I just upgraded to a new version of Firefox. Now I can't seem to post pics any longer. I always used the "manage attachments" button and then went from there. Now when I click it nothing happens. I have unchecked my pop up blocker, but this doesn't seem to help. Anyone have any suggestions.


----------



## flash (Feb 1, 2010)

What image host are you using?


----------



## rickw (Feb 1, 2010)

I haven't had any problems. I did have an issue while running Yahoo tool bar.


----------



## mulepackin (Feb 1, 2010)

I'm not. When I use the manage attachments link, I just upload my own pics to that window, then they attach to the thread when you complete the steps.
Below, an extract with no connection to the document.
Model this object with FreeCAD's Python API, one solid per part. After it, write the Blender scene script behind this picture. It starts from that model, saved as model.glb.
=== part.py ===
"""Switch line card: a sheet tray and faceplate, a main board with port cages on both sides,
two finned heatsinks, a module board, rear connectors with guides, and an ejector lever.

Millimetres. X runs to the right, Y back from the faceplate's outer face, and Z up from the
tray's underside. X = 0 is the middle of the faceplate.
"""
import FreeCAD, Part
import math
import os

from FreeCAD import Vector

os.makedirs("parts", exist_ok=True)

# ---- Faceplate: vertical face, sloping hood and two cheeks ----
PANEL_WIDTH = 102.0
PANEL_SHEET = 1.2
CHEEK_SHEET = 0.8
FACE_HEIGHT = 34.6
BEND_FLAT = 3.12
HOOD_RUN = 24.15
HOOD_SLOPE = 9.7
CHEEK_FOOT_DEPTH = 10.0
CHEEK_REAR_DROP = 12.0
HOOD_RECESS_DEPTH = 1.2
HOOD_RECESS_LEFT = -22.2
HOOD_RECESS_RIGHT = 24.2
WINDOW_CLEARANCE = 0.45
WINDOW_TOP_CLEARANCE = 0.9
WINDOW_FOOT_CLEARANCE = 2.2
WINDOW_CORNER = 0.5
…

Thats how I have done pics on all the forums I visit. You don't have to use a host.


----------



## acemakr (Feb 1, 2010)

I have problems with Google's Chrome - I use IE for PhotoBucket. I don't think they're compatible with Chrome yet and it appears to be the case with Firefox.


----------



## bud lite (Feb 1, 2010)

I'm using Firefox 3.5.7 and have no problem with attachments to a post.
See the attached picture here.


----------



## monkeybutt (Feb 1, 2010)

I'm using Firefox 3.6 which is the newest and it still works for me.  The "manage attachments" button is the little paper clip.  It launches another window so you can browse on your machine.  Most people use a picture hosting site and then just link to it.


----------